Air Ministry 5th September 1944.

The KING has been graciously pleased to approve the following awards in recognition of gallantry
displayed in flying operations against the enemy:—

Distinguished Service Order.

[...]

Acting Squadron Leader Henry Wallace McLEOD, D.F.C. (Can/J.4912), R.C.A.F., 443 (R.C.A.F.) Sqn.

This officer continues to display the highest standard of courage and resolution in air operations. He is an exceptional leader and a relentless fighter whose achievements are worthy of the highest praise.
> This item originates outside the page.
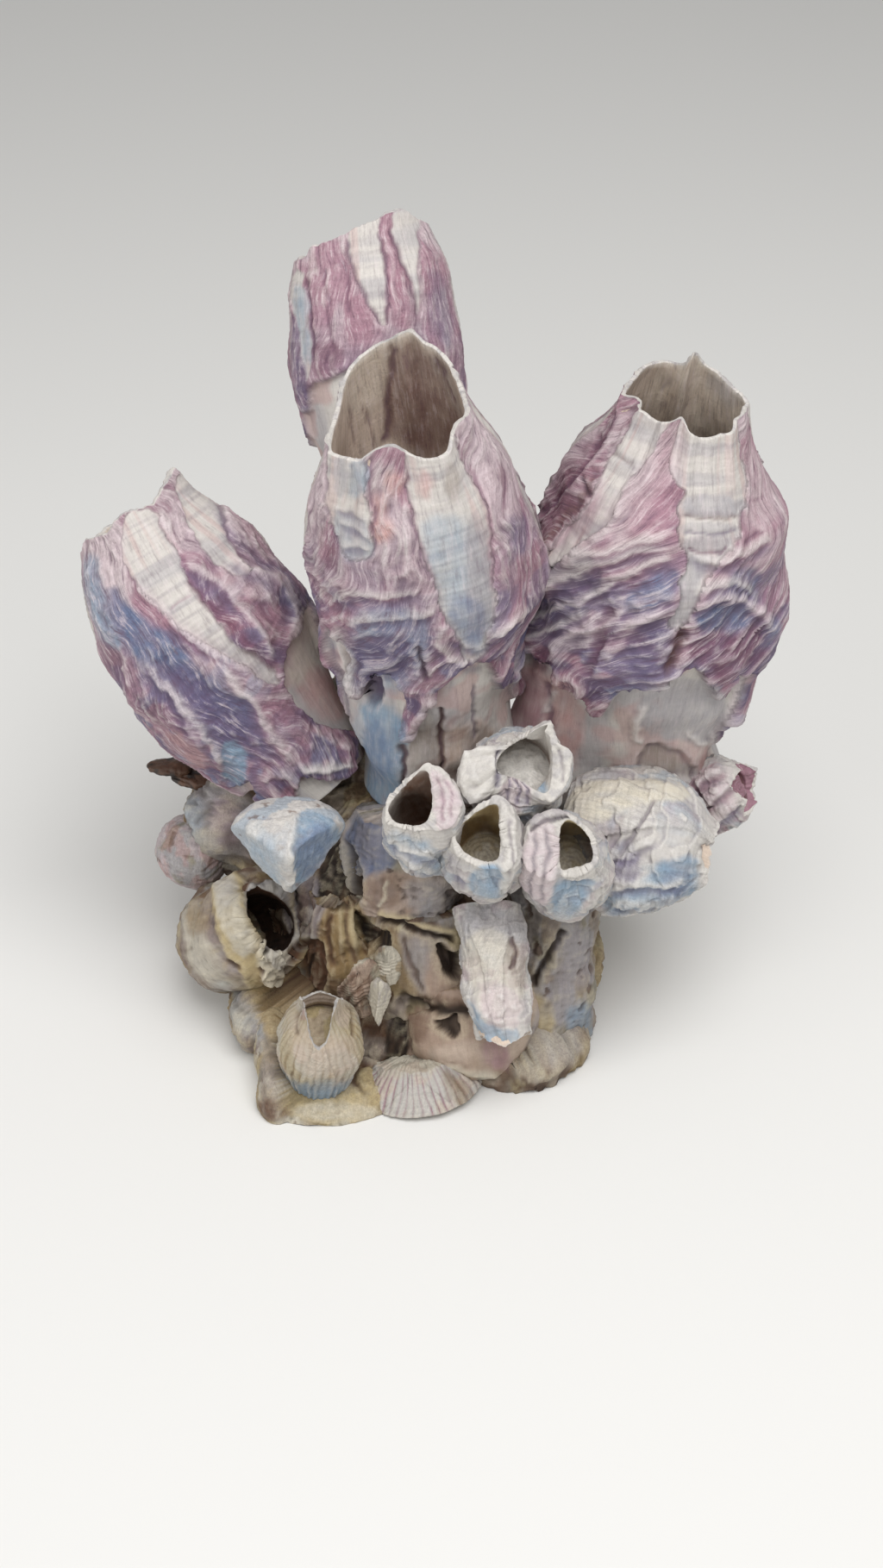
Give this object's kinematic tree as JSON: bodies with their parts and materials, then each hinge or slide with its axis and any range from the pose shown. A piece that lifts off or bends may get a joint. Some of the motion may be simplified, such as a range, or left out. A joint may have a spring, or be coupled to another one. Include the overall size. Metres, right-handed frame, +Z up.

He has destroyed 17 enemy aircraft.

===Death===
On 27 September 1944, McLeod was leading a section of six aircraft of his squadron on high patrol as part of the fighter Wing led by Wing Commander James "Johnnie" Johnson over Nijmegen, Netherlands. During the action McLeod went missing. Johnson made repeated calls over the R/T, but McLeod did not answer. After landing, Johnson could see his friend had not returned. Johnson questioned the rest of the pilots and one reported seeing Wally chasing a lone Messerschmitt. Knowing McLeod's character, Johnson believed he would have attacked regardless of the enemy fighter's advantage:

I feel certain that he wouldn't have let go of the 109 until the issue had been decided one way or the other. There was no other aircraft in the area [that Johnson had seen] and they must have fought it out together, probably above the cloud. To start with he would have been at a disadvantage, for the 109 was already several thousand feet higher. I think the Messerschmitt got him. It was always all or nothing for Wally.

Remains of his Spitfire IX (NH425) were discovered in September 1949. McLeod was still in the wreckage of his Spitfire, in the outskirts of Wesel, near Duisburg, just inside the German border. He was buried in the Commonwealth War Graves Commission cemetery at Rheinberg. McLeod may have been shot down by Major Siegfried Freytag of Jagdgeschwader 77 flying a Bf 109, who claimed on this day, the only Spitfire shot down in the Duisburg area near Wesel for his 101st victory.

==Honours and tributes==
In September 2002, a building at 15 Wing, the military air training base south of Moose Jaw was named for Henry Wallace McLeod. A McLeod Street in Regina's industrial district is jointly named for him and for broadcaster Jim McLeod (no relation).